- Mystic India poster
- Directed by: Keith Melton
- Written by: Mose Richards
- Produced by: BAPS Charities
- Starring: Latesh Patel Rupak Mehta
- Narrated by: Peter O'Toole
- Cinematography: Reed Smoot
- Edited by: AKS Media Network
- Music by: Sam Cardon, Pandit Ronu Majumdar
- Distributed by: Giant Screen Films
- Release date: 2004;
- Running time: 40 min.
- Country: India
- Languages: Hindi English

= Mystic India =

Mystic India is a 2004 large format film (commonly known as the IMAX format) about India's culture, people, and traditions. It is told through the 12,000 km barefoot journey throughout 18th century India undertaken by the Hindu adolescent ascetic Nilkanth, later known in life as Swaminarayan by his followers. The film was directed by Keith Melton and financed and produced by BAPS Charities. The film is available in Hindi, English, French, and Spanish.

==Cast==
- Latesh Patel as young Nilkanth. At His youngest, this is when He sets out on His journey, and during his early experiences during the journey.
- Rupak Mehta as older Nilkanth. Portrayed to represent Him as he gets older during his 7-year journey, as it comes to an end.
- Peter O'Toole as the narrator for the English version of the film, describing and elaborating with each scene that passes.
- Total Cast: Mystic India incorporated 45,000 cast members. The scene of arti being performed at the Akshardham alone had 9,000 cast members in it, while the scene of the Rath Yatra had 8,000 cast members.

==Plot==
===Nilkanth’s Journey===
Nilkanth walked 12,000 kilometers around the Indian subcontinent over a span of 7 years.
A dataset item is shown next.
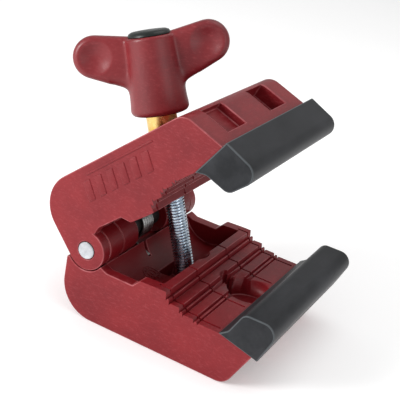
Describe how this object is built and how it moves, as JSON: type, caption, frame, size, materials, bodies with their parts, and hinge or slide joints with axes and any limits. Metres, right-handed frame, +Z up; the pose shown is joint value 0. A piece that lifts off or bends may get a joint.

His journey took him through the "dense jungles, fertile plains, majestic mountains, mighty rivers, and peaceful coastlines" of India. This journey included the exploration of "India’s silent spirituality" and its appropriation as a "mystic land of meditation, contemplation and enlightenment."

===Leaving Home===
On 29 June 1792 at the age of 11, Nilkanth left home "to begin his life work of establishing ekantik dharma." Nilkanth took very few possessions with him on his journey. Known articles include a loin cloth, "a rosary, a kerchief, a piece of cloth for filtering water and a small manuscript."

===In the Himalayas===
Nilkanth first travelled to the Himalayan Mountains and reached Badrinath during October 1792. Soon thereafter, he reached Nepal and performed austerities by standing on one leg in meditation for four months.

===At Jagannath Puri===
"Leaving the Himalayas, Nilkanth went through Bengal to Jagannathpuri in the east." It is here that Nilkanth took part in the Rath Yatra, a festival dedicated to the pulling of Lord Jagannath’s murti on a royal chariot.

===In South India===
From Jagannath Puri, Nilkanth traveled to South India. "He visited the sacred places associated with the life of Ramanuja, including his birthplace at Sriperumbudur and the famous pilgrimage temple at Srirangam. Nilkanth’s journey through Kanchipuram, Kumbakonam, Madurai, and Rameshwaram took him to the southern tip of India."

===In Gujarat===
On 21 July 1799, Nilkanth’s journey finally ended in the town of Loj, Gujarat. In Loj at the age of 18, Nilkanth met Muktanand Swami, a senior leader of a group of ascetics who followed the Vaishnava teachings of their guru Ramanand Swami.

==Soundtrack==
The music for the film was a joint effort between Sam Cardon, Ronu Majumdar, and BAPS musicians. Due to this diverse talent pool, the music for Mystic India covers a wide spectrum, ranging from western symphony to Indian traditional music.

==Production==
The film was shot during two different time periods, March to May 2003 and January to February 2004. The shooting was done at over 100 different locations, some as high as 13,000 feet. The most cinematically appealing scene is during the Rath Yatra festival in Jagannathpuri. The shot included chariots over five stories tall and over 8,000 participants.

==Reception==
===Critical reception===
According to movie review website Rotten Tomatoes, Mystic India received an overall critic approval rating of 86%. Top critic Roger Moore of the Orlando Sentinel said that the film "utterly fills the screen with wondrous images of a place that few will ever have the chance to explore". Top critic Philip Wuntch of the Dallas Morning News said "the film celebrates India’s diversity and makes a strong and moving plea for unity among the peoples of the world".

===Awards===
Mystic India received the Audience’s Choice Award at the 10th International Large Format Film Festival at La Geode in Paris, France. The festival lasted from 12 to 31 January in 2005. Mystic India was one of nine large format films selected to be screened at the festival. Mystic India was also accredited with the honor of "Most Popular Film" at the San Jose IMAX Film Festival.